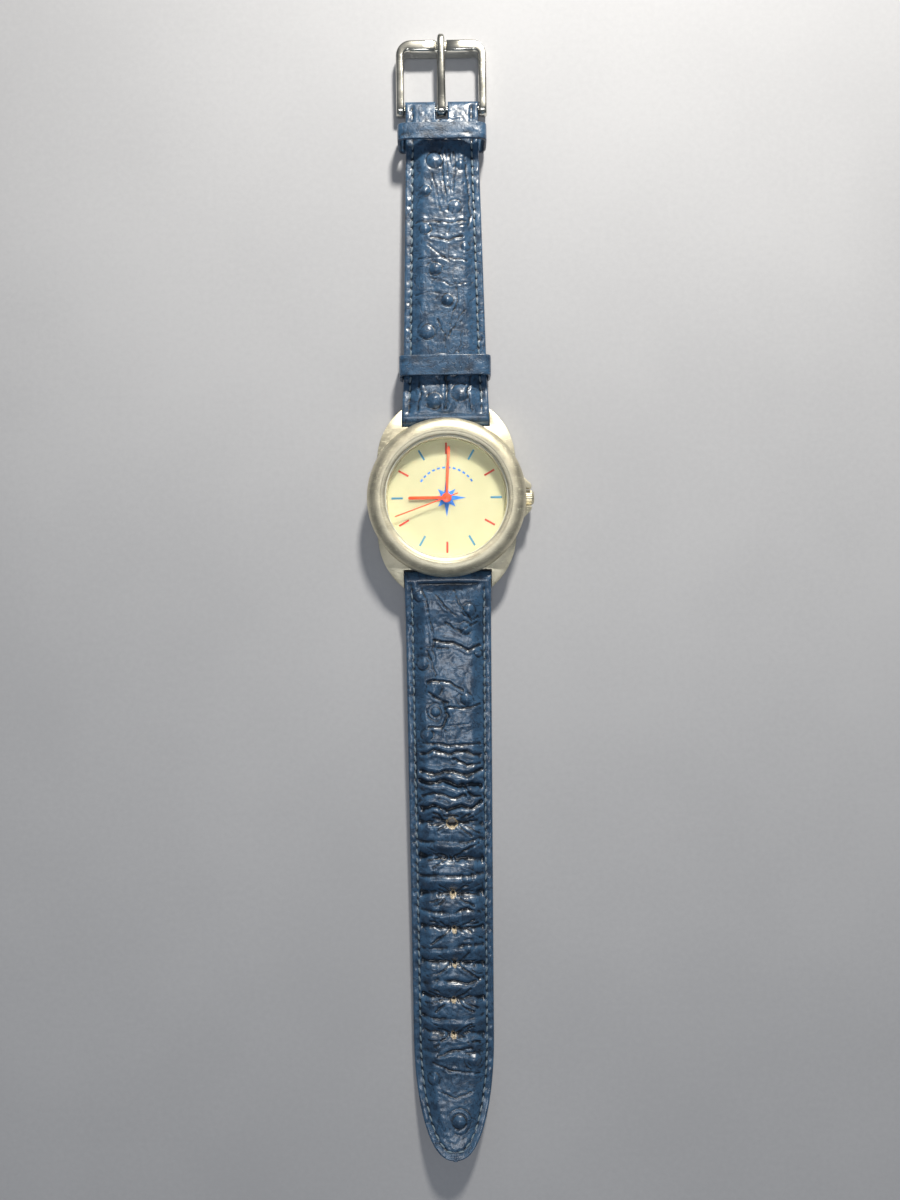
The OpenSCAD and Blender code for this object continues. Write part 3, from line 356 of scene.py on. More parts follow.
redMark = paintedFinish("redMark", (0.44, 0.035, 0.02), (0.54, 0.055, 0.03), 0.5)
blueMark = paintedFinish("blueMark", (0.035, 0.17, 0.30), (0.06, 0.25, 0.40), 0.45)
bluePrint = paintedFinish("bluePrint", (0.015, 0.13, 0.55), (0.03, 0.22, 0.70), 0.5, broad=900.0)
orangeLacquer = paintedFinish("orangeLacquer", (0.70, 0.055, 0.012), (0.82, 0.085, 0.018), 0.4, coat=0.2)
whitePlastic = paintedFinish("whitePlastic", (0.72, 0.71, 0.66), (0.82, 0.81, 0.77), 0.4)
whiteGasket = paintedFinish("whiteGasket", (0.60, 0.60, 0.50), (0.76, 0.76, 0.66), 0.35)
blackRubber = paintedFinish("blackRubber", (0.012, 0.012, 0.012), (0.03, 0.03, 0.03), 0.7)
greenBoard = paintedFinish("greenBoard", (0.01, 0.09, 0.03), (0.02, 0.14, 0.05), 0.35)
waxedThread = threadFinish()
watchGlass = glassFinish()
print("materials ready")

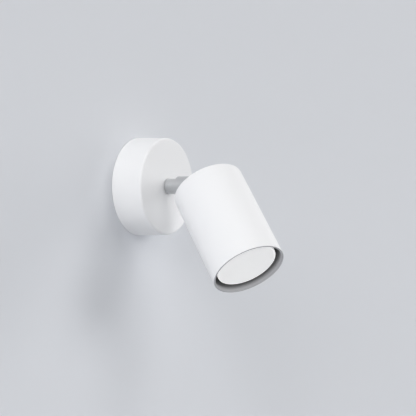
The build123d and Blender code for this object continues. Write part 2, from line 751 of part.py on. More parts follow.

The problem: Repeat the lines above exactly.

Task answer:
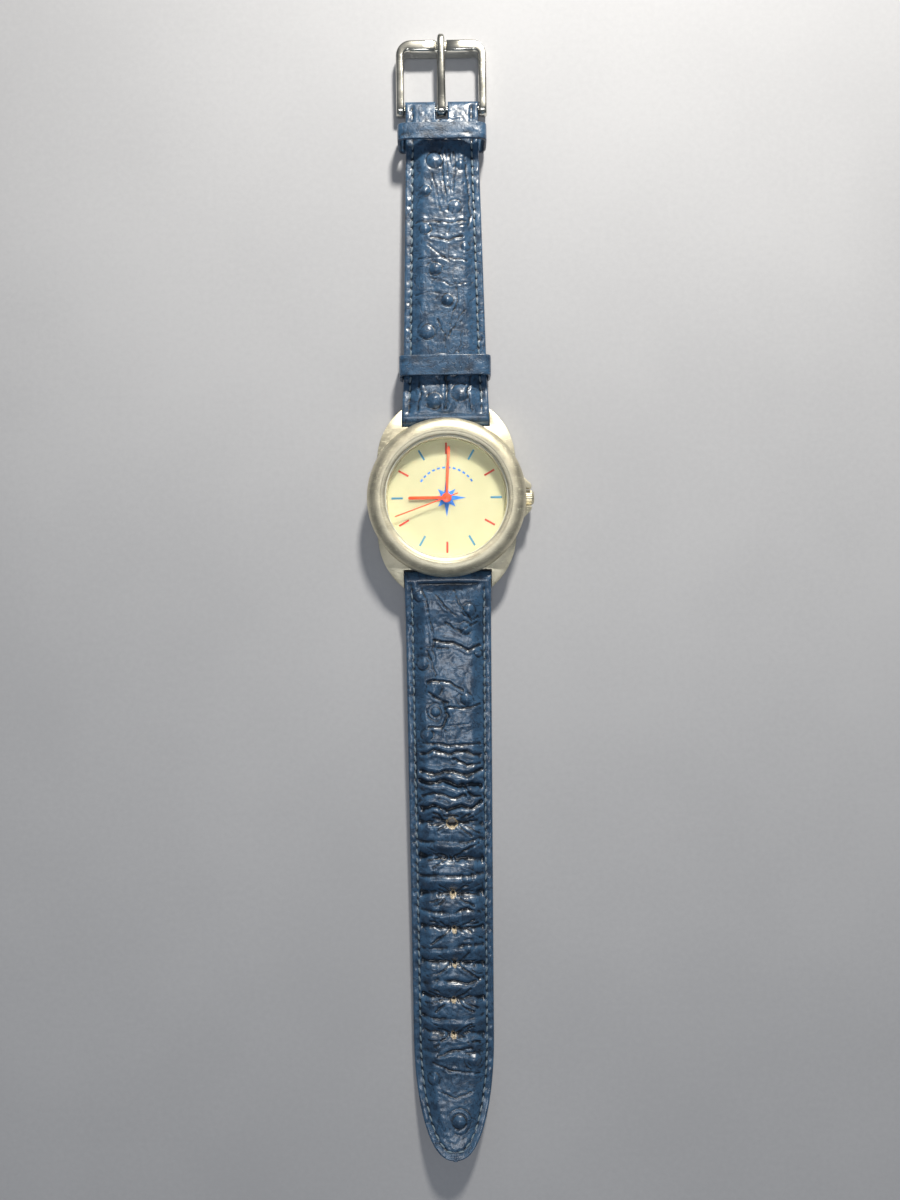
The OpenSCAD and Blender code for this object continues. Write part 3, from line 356 of scene.py on. More parts follow.
redMark = paintedFinish("redMark", (0.44, 0.035, 0.02), (0.54, 0.055, 0.03), 0.5)
blueMark = paintedFinish("blueMark", (0.035, 0.17, 0.30), (0.06, 0.25, 0.40), 0.45)
bluePrint = paintedFinish("bluePrint", (0.015, 0.13, 0.55), (0.03, 0.22, 0.70), 0.5, broad=900.0)
orangeLacquer = paintedFinish("orangeLacquer", (0.70, 0.055, 0.012), (0.82, 0.085, 0.018), 0.4, coat=0.2)
whitePlastic = paintedFinish("whitePlastic", (0.72, 0.71, 0.66), (0.82, 0.81, 0.77), 0.4)
whiteGasket = paintedFinish("whiteGasket", (0.60, 0.60, 0.50), (0.76, 0.76, 0.66), 0.35)
blackRubber = paintedFinish("blackRubber", (0.012, 0.012, 0.012), (0.03, 0.03, 0.03), 0.7)
greenBoard = paintedFinish("greenBoard", (0.01, 0.09, 0.03), (0.02, 0.14, 0.05), 0.35)
waxedThread = threadFinish()
watchGlass = glassFinish()
print("materials ready")

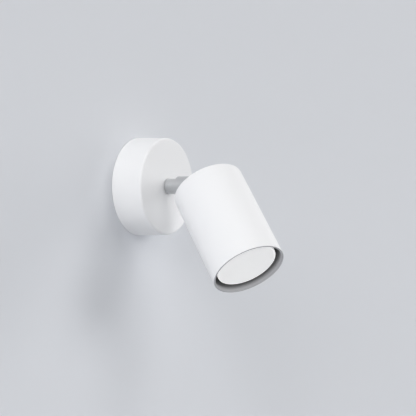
The build123d and Blender code for this object continues. Write part 2, from line 751 of part.py on. More parts follow.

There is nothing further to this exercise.